Did You Know… The north of the island was part of a Kingdom in 1648, and now the southern part?
(Photo courtesy of Amuseum Naturalis)
Dutch Republic, French Kingdom
At the point St. Maarten was divided in a French northern half and a Dutch southern part in 1648, nobody had any idea how some things would be turned “upside down” later in island history.
At the signing of the Treaty of Concordia in 1648, the small Dutch Republic ruling St. Maarten was a global force to be reckoned with. Its parliamentary system of the Staten-Generaal and a powerful merchant class kept the nobility of the House of Orange at bay with predominantly ceremonial and military functions (though also on St. Maarten, this power relation would change towards the end of the eighteenth century).
On the French side, the house of Bourbon was at the height of its power. It was the times of Louis XIV, claiming “he was the state himself” (L’ Etat, C’est Moi).
Fall of Monarchies – and Comeback
It was the imperial splendor and overspending that would lead to the French Revolution. Years of revolutionary infighting and the coronation of Napoleon Bonaparte would eventually bring back monarchies in the 1800s.
This also pertained to the Netherlands, becoming a Kingdom for the first time in 1813 under Prins Willem Frederik (now King Willem I) of the House of Orange. Marigots Fort St. Louis had already shortly carried his original name during a Dutch orangist occupation between 1793 and 1795.

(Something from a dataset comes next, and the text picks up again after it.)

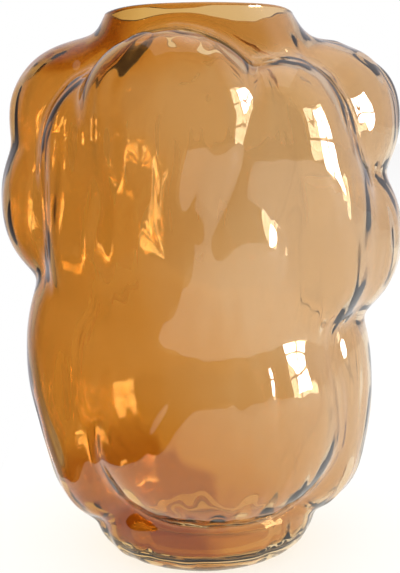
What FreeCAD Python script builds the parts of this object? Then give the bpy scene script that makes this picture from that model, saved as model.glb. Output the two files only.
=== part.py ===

France was to undergo various royalty changes in the wake of Napoleons reign, even another “Empire” and various republics before the current “5th” republican type of government saw the light of day in the 1960s.
So history ironically had it that what was a republic on St. Maarten over time became a monarchy, and vice versa. King Willem Alexander is now the head of state of the autonomous southern side, whereas the French president is that of the northern side.